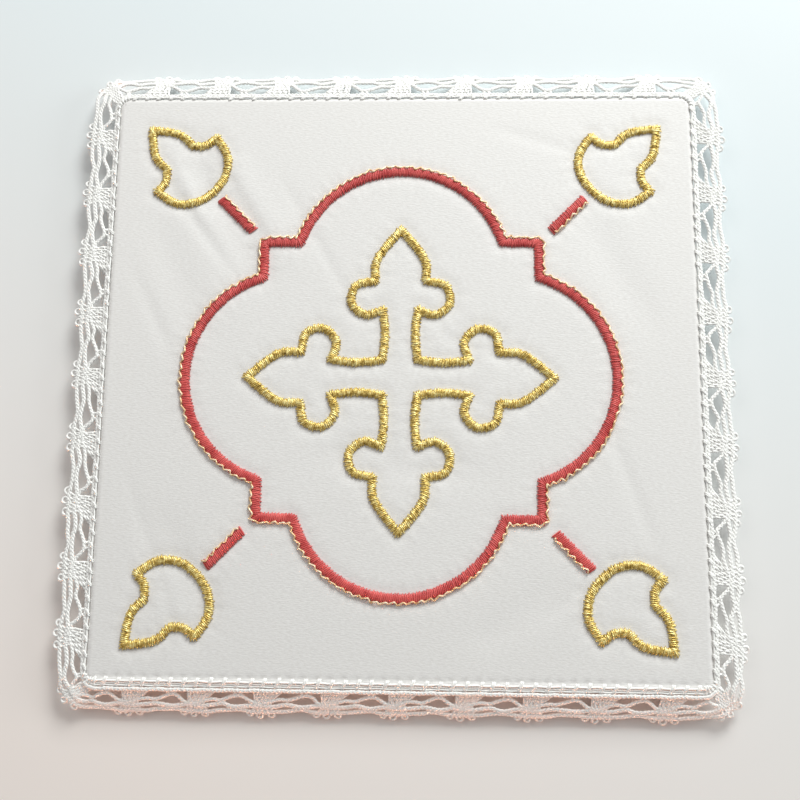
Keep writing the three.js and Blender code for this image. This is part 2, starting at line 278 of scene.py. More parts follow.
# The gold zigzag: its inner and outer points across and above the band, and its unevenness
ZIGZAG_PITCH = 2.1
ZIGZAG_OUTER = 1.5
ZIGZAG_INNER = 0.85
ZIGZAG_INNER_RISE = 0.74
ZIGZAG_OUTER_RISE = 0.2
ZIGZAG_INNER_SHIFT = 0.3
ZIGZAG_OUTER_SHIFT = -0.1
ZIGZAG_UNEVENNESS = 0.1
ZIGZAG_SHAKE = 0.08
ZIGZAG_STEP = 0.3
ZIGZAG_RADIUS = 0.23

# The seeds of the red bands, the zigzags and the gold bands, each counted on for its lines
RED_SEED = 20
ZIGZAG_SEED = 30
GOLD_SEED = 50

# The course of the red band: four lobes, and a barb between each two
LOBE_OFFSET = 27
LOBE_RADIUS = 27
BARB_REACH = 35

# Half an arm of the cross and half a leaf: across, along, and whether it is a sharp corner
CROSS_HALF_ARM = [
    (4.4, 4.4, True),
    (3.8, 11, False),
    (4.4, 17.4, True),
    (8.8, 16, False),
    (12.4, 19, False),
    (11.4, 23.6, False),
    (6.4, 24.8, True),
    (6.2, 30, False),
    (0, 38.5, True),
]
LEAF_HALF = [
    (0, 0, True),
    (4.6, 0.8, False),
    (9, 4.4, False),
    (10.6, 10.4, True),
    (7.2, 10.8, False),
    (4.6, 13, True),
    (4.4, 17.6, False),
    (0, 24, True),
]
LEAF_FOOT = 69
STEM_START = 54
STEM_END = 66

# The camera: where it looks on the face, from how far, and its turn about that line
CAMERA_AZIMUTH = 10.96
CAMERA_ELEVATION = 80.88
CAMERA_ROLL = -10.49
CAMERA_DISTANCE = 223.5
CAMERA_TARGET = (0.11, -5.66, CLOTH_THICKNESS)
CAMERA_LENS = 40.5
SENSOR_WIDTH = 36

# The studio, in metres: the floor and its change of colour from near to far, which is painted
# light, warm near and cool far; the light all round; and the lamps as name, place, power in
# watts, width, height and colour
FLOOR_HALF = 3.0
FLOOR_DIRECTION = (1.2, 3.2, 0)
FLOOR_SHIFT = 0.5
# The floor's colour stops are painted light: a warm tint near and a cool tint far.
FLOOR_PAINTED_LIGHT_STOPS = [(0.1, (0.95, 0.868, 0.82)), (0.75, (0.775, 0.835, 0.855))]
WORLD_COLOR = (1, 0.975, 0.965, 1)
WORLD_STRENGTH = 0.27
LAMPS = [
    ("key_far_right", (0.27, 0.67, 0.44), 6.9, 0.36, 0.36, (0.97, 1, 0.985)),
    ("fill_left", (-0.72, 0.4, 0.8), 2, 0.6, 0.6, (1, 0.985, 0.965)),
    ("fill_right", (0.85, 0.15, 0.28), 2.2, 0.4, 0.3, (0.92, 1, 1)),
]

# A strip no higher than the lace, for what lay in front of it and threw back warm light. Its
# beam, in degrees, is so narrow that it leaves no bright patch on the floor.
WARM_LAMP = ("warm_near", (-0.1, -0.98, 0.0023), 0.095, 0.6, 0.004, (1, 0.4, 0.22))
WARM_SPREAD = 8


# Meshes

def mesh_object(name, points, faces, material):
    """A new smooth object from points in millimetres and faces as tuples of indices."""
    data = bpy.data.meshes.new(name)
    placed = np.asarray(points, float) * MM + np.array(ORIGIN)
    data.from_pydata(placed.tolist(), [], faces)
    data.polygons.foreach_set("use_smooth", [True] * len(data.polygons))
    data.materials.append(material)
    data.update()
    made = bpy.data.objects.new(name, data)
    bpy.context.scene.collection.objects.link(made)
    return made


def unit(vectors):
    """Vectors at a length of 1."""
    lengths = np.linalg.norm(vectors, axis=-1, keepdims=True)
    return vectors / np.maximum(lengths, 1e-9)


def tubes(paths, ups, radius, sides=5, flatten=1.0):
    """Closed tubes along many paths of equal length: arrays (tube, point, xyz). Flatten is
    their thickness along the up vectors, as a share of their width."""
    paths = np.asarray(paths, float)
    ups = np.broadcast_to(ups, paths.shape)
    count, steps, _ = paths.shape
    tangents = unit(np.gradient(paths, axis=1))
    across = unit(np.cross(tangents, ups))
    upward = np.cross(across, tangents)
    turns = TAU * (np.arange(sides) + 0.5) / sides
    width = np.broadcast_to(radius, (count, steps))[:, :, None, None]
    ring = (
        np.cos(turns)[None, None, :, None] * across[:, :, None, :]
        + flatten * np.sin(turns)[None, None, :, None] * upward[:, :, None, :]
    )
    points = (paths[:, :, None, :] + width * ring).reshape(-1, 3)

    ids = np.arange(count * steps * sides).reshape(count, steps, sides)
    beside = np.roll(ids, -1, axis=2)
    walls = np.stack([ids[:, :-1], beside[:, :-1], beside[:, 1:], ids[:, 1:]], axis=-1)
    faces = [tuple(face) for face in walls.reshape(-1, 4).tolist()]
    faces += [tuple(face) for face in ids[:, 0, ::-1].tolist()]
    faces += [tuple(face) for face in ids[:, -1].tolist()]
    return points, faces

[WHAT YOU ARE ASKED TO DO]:
Exactly as written, please reproduce the lines from the first line of the data to the line containing "BARB_REACH = 35", inclusive, and nothing else.

[SOLUTION TO THIS EXERCISE]:
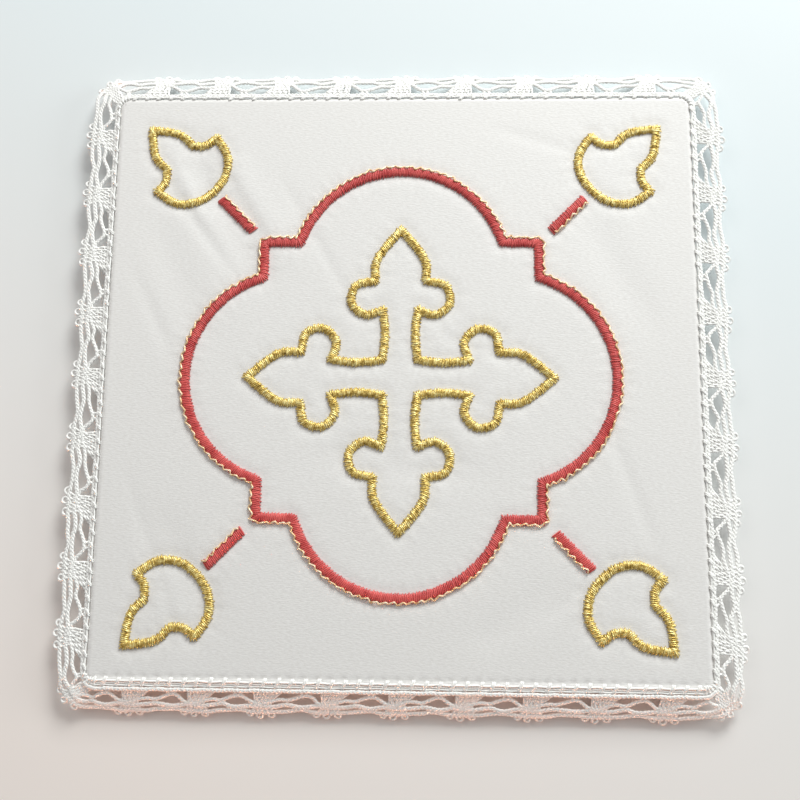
Keep writing the three.js and Blender code for this image. This is part 2, starting at line 278 of scene.py. More parts follow.
# The gold zigzag: its inner and outer points across and above the band, and its unevenness
ZIGZAG_PITCH = 2.1
ZIGZAG_OUTER = 1.5
ZIGZAG_INNER = 0.85
ZIGZAG_INNER_RISE = 0.74
ZIGZAG_OUTER_RISE = 0.2
ZIGZAG_INNER_SHIFT = 0.3
ZIGZAG_OUTER_SHIFT = -0.1
ZIGZAG_UNEVENNESS = 0.1
ZIGZAG_SHAKE = 0.08
ZIGZAG_STEP = 0.3
ZIGZAG_RADIUS = 0.23

# The seeds of the red bands, the zigzags and the gold bands, each counted on for its lines
RED_SEED = 20
ZIGZAG_SEED = 30
GOLD_SEED = 50

# The course of the red band: four lobes, and a barb between each two
LOBE_OFFSET = 27
LOBE_RADIUS = 27
BARB_REACH = 35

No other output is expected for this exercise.